[The exercise]
Take the entries below and reproduce them word for word.

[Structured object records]
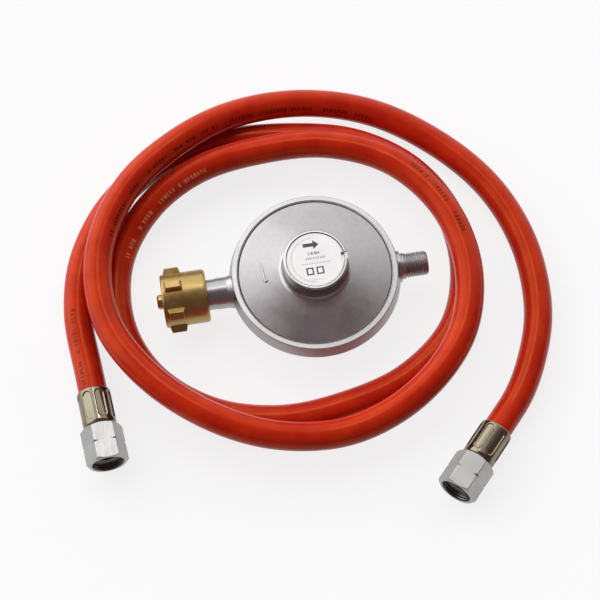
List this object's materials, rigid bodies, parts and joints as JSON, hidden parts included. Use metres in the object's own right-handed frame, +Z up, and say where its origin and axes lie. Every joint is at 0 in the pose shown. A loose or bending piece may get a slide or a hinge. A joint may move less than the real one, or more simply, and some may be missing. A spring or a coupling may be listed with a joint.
{
  "type": "gas regulator with hose",
  "caption": "Low pressure gas regulator with a round lid, a lugged inlet nut and a threaded outlet, and a loose red hose in open loops with a swivel nut on each end.",
  "frame": {"origin": "centre of the regulator's flat base, on the surface that it stands on, under the axis of the lid", "axes": "+Z up through the lid; +X along the gas flow, from the inlet nut to the outlet; the hose lies on the same surface as the base"},
  "size_m": [0.2574, 0.2437, 0.0445],
  "materials": {
    "zinc_casting": "satin cast",
    "zinc_lid": "satin cast",
    "zinc_dark": "satin",
    "cap_plastic": "satin",
    "label_white": "matt",
    "brass": "turned",
    "yellow_brass": "yellow passivated",
    "bronze_filter": "sintered",
    "spring_steel": "drawn",
    "plated_steel": "zinc plated",
    "plated_ferrule": "bright",
    "nickel_nut": "bright",
    "black_rubber": "matt",
    "hose_rubber": "satin, orange red"
  },
  "bodies": {
    "regulator": {"body_casting": "zinc_casting", "lid": "zinc_lid", "label_cap": "cap_plastic", "label": "label_white", "adjusting_ring": "brass", "main_spring": "spring_steel", "diaphragm": "black_rubber", "lever_pin": "plated_steel", "jet": "brass", "inlet_filter": "bronze_filter", "inlet_nose": "brass", "inlet_seal": "black_rubber", "outlet_spigot": "zinc_dark"},
    "inlet_nut": {"inlet_nut": "yellow_brass"},
    "diaphragm_assembly": {"diaphragm_plate": "plated_steel", "spring_cup": "plated_steel", "stud_nut": "plated_steel", "diaphragm_stud": "brass"},
    "lever": {"lever": "plated_steel"},
    "plunger": {"plunger": "brass", "seat_pad": "black_rubber"},
    "hose": {"hose": "hose_rubber", "ferrule_a": "plated_ferrule", "ferrule_b": "plated_ferrule", "nipple_a": "plated_steel", "nipple_b": "plated_steel"},
    "hose_nut_a": {"hose_nut_a": "nickel_nut"},
    "hose_nut_b": {"hose_nut_b": "nickel_nut"}
  },
  "joints": [
    {"name": "inlet_nut_spin", "type": "hinge", "parent": "regulator", "child": "inlet_nut", "pos_m": [-0.07, 0, 0.018], "axis": [-1, 0, 0], "continuous": true},
    {"name": "diaphragm_lift", "type": "slide", "parent": "regulator", "child": "diaphragm_assembly", "axis": [0, 0, 1], "range_m": [0, 0.0022], "stiffness_N_per_m": 2000, "springref_m": -0.009, "deforming": ["main_spring", "diaphragm"]},
    {"name": "lever_turn", "type": "hinge", "parent": "regulator", "child": "lever", "pos_m": [-0.016, 0, 0.0095], "axis": [0, -1, 0], "range_deg": [0, 7.9]},
    {"name": "plunger_slide", "type": "slide", "parent": "regulator", "child": "plunger", "axis": [-1, 0, 0], "range_m": [0, 0.00117]},
    {"name": "hose_lift", "type": "slide", "parent": "regulator", "child": "hose", "axis": [0, 0, 1], "range_m": [0, 0.06]},
    {"name": "hose_nut_a_spin", "type": "hinge", "parent": "hose", "child": "hose_nut_a", "pos_m": [-0.1204, -0.07077, 0.01146], "axis": [0.0868, -0.9924, 0.0872], "continuous": true},
    {"name": "hose_nut_b_spin", "type": "hinge", "parent": "hose", "child": "hose_nut_b", "pos_m": [0.05862, -0.11586, 0.01146], "axis": [-0.6794, -0.7286, 0.0872], "continuous": true}
  ],
  "couplings": [
    {"joint": "lever_turn", "follows": "diaphragm_lift", "rad_per_m": 62.5},
    {"joint": "plunger_slide", "follows": "diaphragm_lift", "ratio": 0.53125}
  ]
}
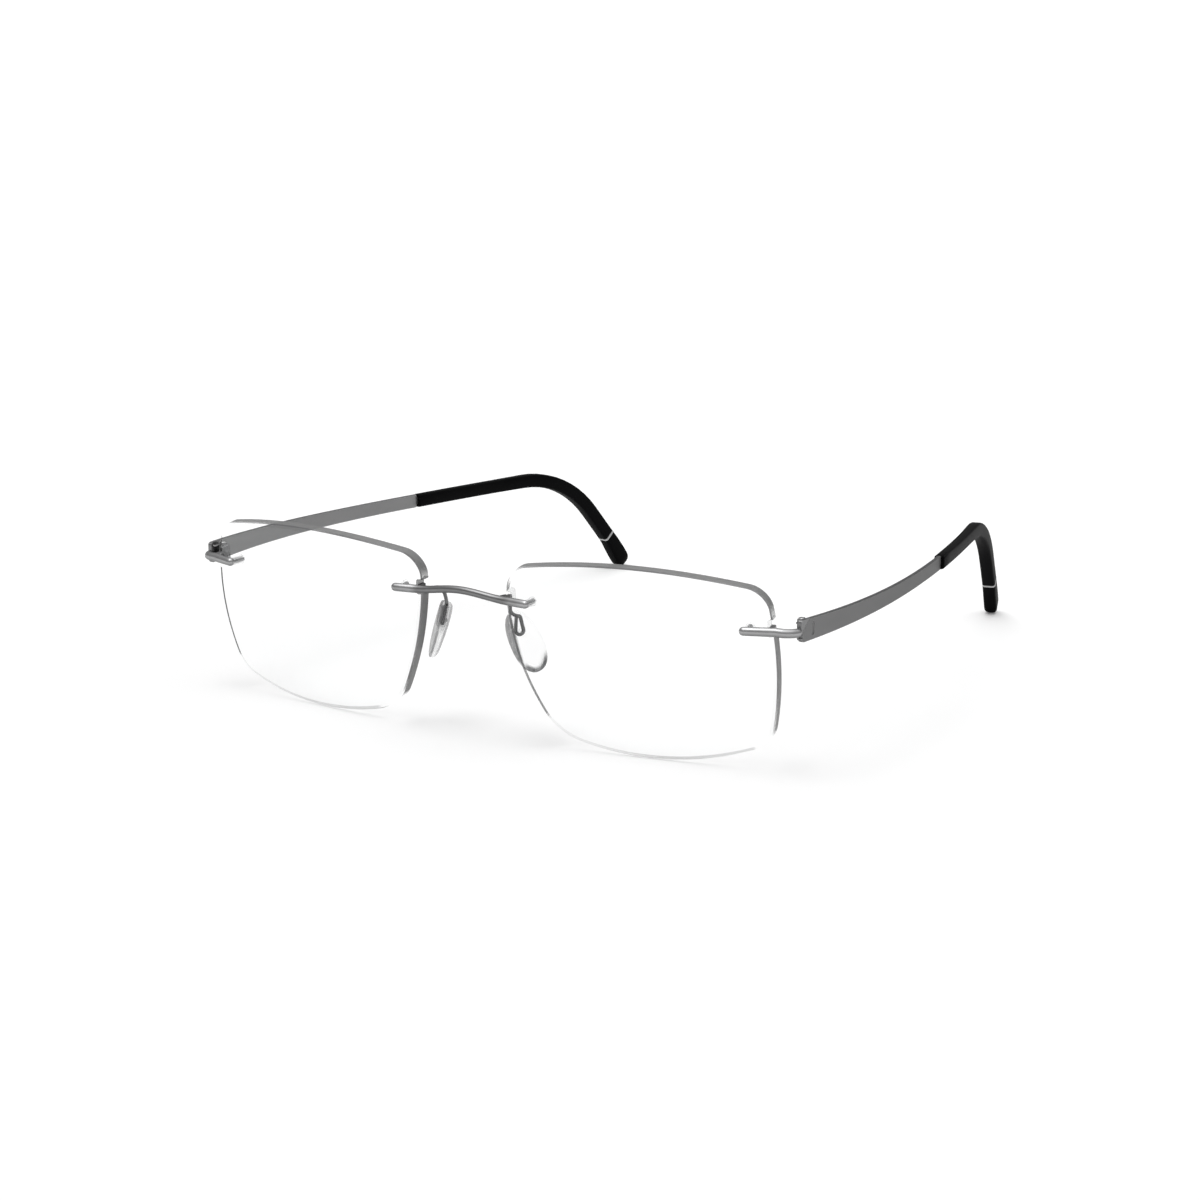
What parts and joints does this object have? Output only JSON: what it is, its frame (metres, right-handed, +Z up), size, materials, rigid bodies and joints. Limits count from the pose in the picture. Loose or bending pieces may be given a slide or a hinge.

[Result of this exercise]
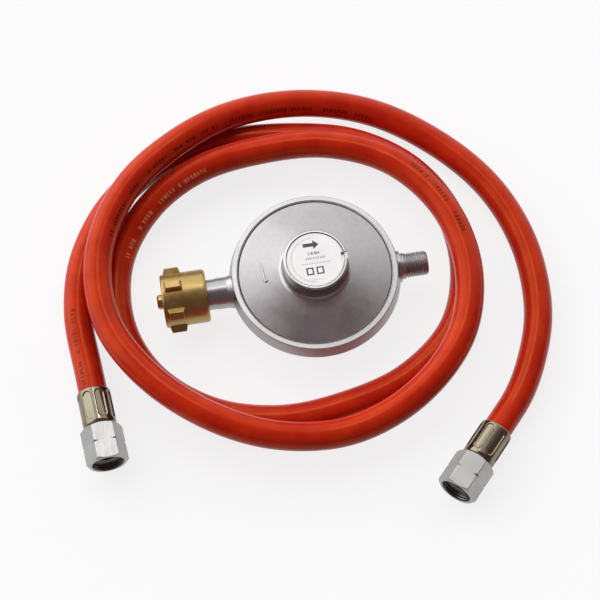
List this object's materials, rigid bodies, parts and joints as JSON, hidden parts included. Use metres in the object's own right-handed frame, +Z up, and say where its origin and axes lie. Every joint is at 0 in the pose shown. A loose or bending piece may get a slide or a hinge. A joint may move less than the real one, or more simply, and some may be missing. A spring or a coupling may be listed with a joint.
{
  "type": "gas regulator with hose",
  "caption": "Low pressure gas regulator with a round lid, a lugged inlet nut and a threaded outlet, and a loose red hose in open loops with a swivel nut on each end.",
  "frame": {"origin": "centre of the regulator's flat base, on the surface that it stands on, under the axis of the lid", "axes": "+Z up through the lid; +X along the gas flow, from the inlet nut to the outlet; the hose lies on the same surface as the base"},
  "size_m": [0.2574, 0.2437, 0.0445],
  "materials": {
    "zinc_casting": "satin cast",
    "zinc_lid": "satin cast",
    "zinc_dark": "satin",
    "cap_plastic": "satin",
    "label_white": "matt",
    "brass": "turned",
    "yellow_brass": "yellow passivated",
    "bronze_filter": "sintered",
    "spring_steel": "drawn",
    "plated_steel": "zinc plated",
    "plated_ferrule": "bright",
    "nickel_nut": "bright",
    "black_rubber": "matt",
    "hose_rubber": "satin, orange red"
  },
  "bodies": {
    "regulator": {"body_casting": "zinc_casting", "lid": "zinc_lid", "label_cap": "cap_plastic", "label": "label_white", "adjusting_ring": "brass", "main_spring": "spring_steel", "diaphragm": "black_rubber", "lever_pin": "plated_steel", "jet": "brass", "inlet_filter": "bronze_filter", "inlet_nose": "brass", "inlet_seal": "black_rubber", "outlet_spigot": "zinc_dark"},
    "inlet_nut": {"inlet_nut": "yellow_brass"},
    "diaphragm_assembly": {"diaphragm_plate": "plated_steel", "spring_cup": "plated_steel", "stud_nut": "plated_steel", "diaphragm_stud": "brass"},
    "lever": {"lever": "plated_steel"},
    "plunger": {"plunger": "brass", "seat_pad": "black_rubber"},
    "hose": {"hose": "hose_rubber", "ferrule_a": "plated_ferrule", "ferrule_b": "plated_ferrule", "nipple_a": "plated_steel", "nipple_b": "plated_steel"},
    "hose_nut_a": {"hose_nut_a": "nickel_nut"},
    "hose_nut_b": {"hose_nut_b": "nickel_nut"}
  },
  "joints": [
    {"name": "inlet_nut_spin", "type": "hinge", "parent": "regulator", "child": "inlet_nut", "pos_m": [-0.07, 0, 0.018], "axis": [-1, 0, 0], "continuous": true},
    {"name": "diaphragm_lift", "type": "slide", "parent": "regulator", "child": "diaphragm_assembly", "axis": [0, 0, 1], "range_m": [0, 0.0022], "stiffness_N_per_m": 2000, "springref_m": -0.009, "deforming": ["main_spring", "diaphragm"]},
    {"name": "lever_turn", "type": "hinge", "parent": "regulator", "child": "lever", "pos_m": [-0.016, 0, 0.0095], "axis": [0, -1, 0], "range_deg": [0, 7.9]},
    {"name": "plunger_slide", "type": "slide", "parent": "regulator", "child": "plunger", "axis": [-1, 0, 0], "range_m": [0, 0.00117]},
    {"name": "hose_lift", "type": "slide", "parent": "regulator", "child": "hose", "axis": [0, 0, 1], "range_m": [0, 0.06]},
    {"name": "hose_nut_a_spin", "type": "hinge", "parent": "hose", "child": "hose_nut_a", "pos_m": [-0.1204, -0.07077, 0.01146], "axis": [0.0868, -0.9924, 0.0872], "continuous": true},
    {"name": "hose_nut_b_spin", "type": "hinge", "parent": "hose", "child": "hose_nut_b", "pos_m": [0.05862, -0.11586, 0.01146], "axis": [-0.6794, -0.7286, 0.0872], "continuous": true}
  ],
  "couplings": [
    {"joint": "lever_turn", "follows": "diaphragm_lift", "rad_per_m": 62.5},
    {"joint": "plunger_slide", "follows": "diaphragm_lift", "ratio": 0.53125}
  ]
}
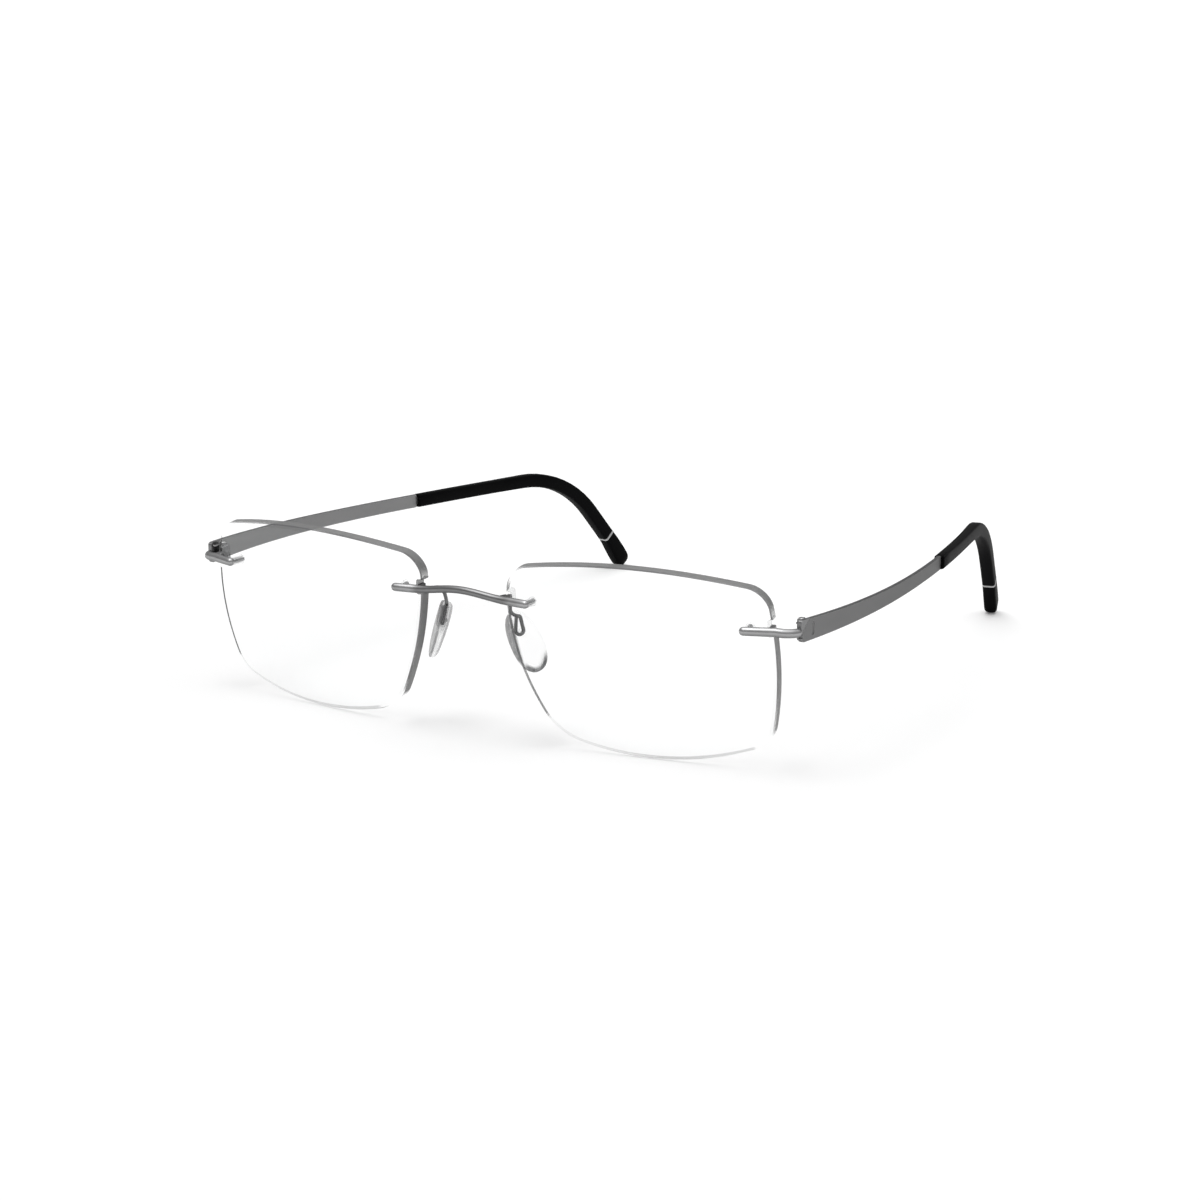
What parts and joints does this object have? Output only JSON: what it is, its frame (metres, right-handed, +Z up), size, materials, rigid bodies and joints. Limits count from the pose in the picture. Loose or bending pieces may be given a slide or a hinge.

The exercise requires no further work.